Working with Post Rehab Clients

As a health and fitness professional, you work closely with people on a daily basis.

 

Knowing and understanding your clients is key to establishing long-term relationships with them, as well as enabling you to get more referrals down the road.

People coming out of rehabilitation make up a large part of many health and fitness professional’s client base, and fully understanding their needs and tendencies can only benefit you and your practice.

Post-rehab clients fall into two main groups

Those who exercised before their medical treatment and those who did not.  Both offer a unique set of challenges that, as a health and fitness professional, you’d do well to expect and understand.

The post-rehab client that did exercise before their procedure can be a firecracker to handle.

 

This type of client realizes the value of exercise (and, just as important, the value you bring to their exercise) and will probably want to jump right in where they left off before their procedure.

 

Their mindset is …”Well, my physical therapy is done so I must be healed!”

The reality is that their insurance will only cover so many sessions, and it’s rarely enough to ensure adequate recovery.

Because of their past history with exercise they’re very likely to find post-rehab boring and tedious.

 

Your job is to make sure they don’t go too far too fast.

 

Many of these clients will religiously follow instructions until they are 80-90 percent healed, but then feel they are good enough to quit following instructions and they jump back on the horse.

 

It’s usually this last 10 percent that leads to chronic problems down the road.

Clients who have never exercised present an entirely different set of challenges for you.

 

Chances are high that you’ll be working around a host of physical problems.

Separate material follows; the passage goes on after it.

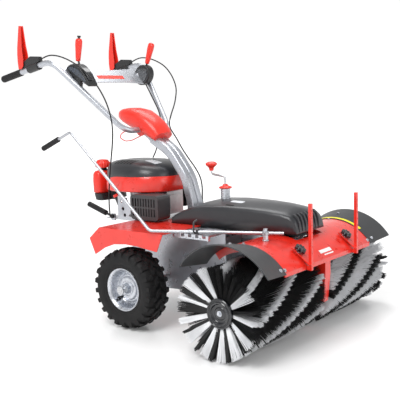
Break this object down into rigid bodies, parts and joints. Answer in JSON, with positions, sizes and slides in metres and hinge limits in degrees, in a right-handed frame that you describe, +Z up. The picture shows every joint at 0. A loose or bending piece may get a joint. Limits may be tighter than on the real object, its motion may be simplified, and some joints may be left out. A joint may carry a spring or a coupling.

They might be referred to you because their doctor sees them as a high risk of heart attack due to a poor lifestyle.

 

But, that isn’t their only problem. If they’re overweight, they probably have problems with their knees, or their hips.

 

They might be seeing multiple doctors for all of their different conditions, which may lead to conflicting instructions for their exercise regime.

 

For example, an overweight cardio patient may need 30 minutes of walking per day to reduce her risk, but the doctor she is seeing for her degenerative hips may only recommend 15 minutes per day.

 

This can be challenging for you, but it can lead to some great opportunities if you know how to take advantage of them.

By acting as a “go between” between all of your client’s doctors, they’re in perfect position to see what a great job you’re doing with their patient.

 

This could lead to many more referrals down the road for you. Spending some time dropping off brochures and business cards would make it even easier for these doctors to pass your name along to their patients in the future!